Most distant quasar
An artist's impression of a quasar within its host galaxy
NOIRLab / NSF / AURA / J. da Silva

A quasar is a supermassive black hole feeding on gas at the center of a distant galaxy.

Quasar is short for quasi-stellar radio source, because astronomers first discovered quasars in 1963 as objects that looked like stars but emitted radio waves. Now, the term is a catch-all for all feeding, and therefore luminous supermassive black holes, also often called active galactic nuclei.

It’s a bit of a contradiction to call a black hole luminous; black holes themselves are, of course, black. In fact, almost every large galaxy hosts a black hole with the mass of millions to billions of Suns, and many of these black holes lurk in the dark. Our Milky Way’s behemoth weighs in at 4.3 million solar masses, but its starvation diet mutes all but faint flashes and flickers. We know it’s there, though, from the orbits of stars around it. Other dormant black holes occasionally shred an infalling star, making their presence known by the flare of radiation that ensues.

But quasars are a different breed of black hole. They reside in galaxies with plentiful gas supplies, perhaps supplied by a recent galaxy-galaxy collision, and they gorge on the inflowing material. The gas spirals around as it falls in, heating up in the process and emitting radiation across the electromagnetic spectrum.

Supermassive black holes in nearby galaxies typically do not have that much gas available to them, so quasars are typically found in distant galaxies. The nearest quasar is Markarian 231, which lies about 600 million light-years from Earth.
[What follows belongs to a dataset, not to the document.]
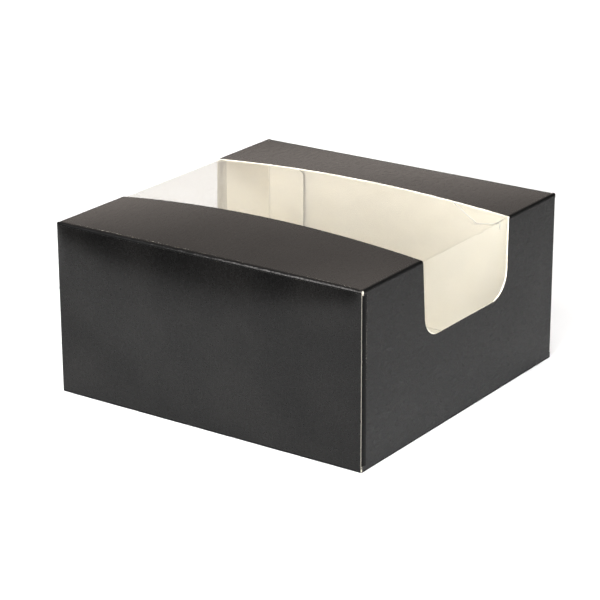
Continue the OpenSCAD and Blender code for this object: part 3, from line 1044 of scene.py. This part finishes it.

What Does a Quasar Look Like?

A quasar is not only the feeding black hole itself, but the light-producing structures that surround it. Visible and ultraviolet light come from the glowing disk of infalling material, while even hotter gas above the disk shines at X-ray energies. Jets shooting out along the black hole’s poles emit everything from radio waves to X-rays. Farther out from the black hole, the prolific dust and gas glow at infrared wavelengths.

The size of a quasar accretion disk, which scales with the mass of its black hole, is typically a few light-days across. That dwarfs in comparison to its host galaxy; the Milky Way for comparison is roughly 100,000 light-years across. Yet quasars often outshine their hosts.

Despite their brilliance, quasars are so small and distant that even the most powerful telescope cannot resolve all the structures within a quasar. Astronomers have to ferret out the details using other techniques, such as analyzing spectroscopy (spreading out the light by wavelength) or light curves (spreading out the light by its arrival time).

While the details are still up for debate, we can use current knowledge to paint a general picture of a quasar. Just remember that this picture might change over time as we learn more!

Diagram of a quasar
These panels dissect one version of the current quasar model; each cross-section is an edge-on view at a different zoom level. The top panel zooms in to show the feeding black hole on a scale roughly the size of the solar system. The lower two panels progressively zoom out to show dust and gas structures on much larger scales.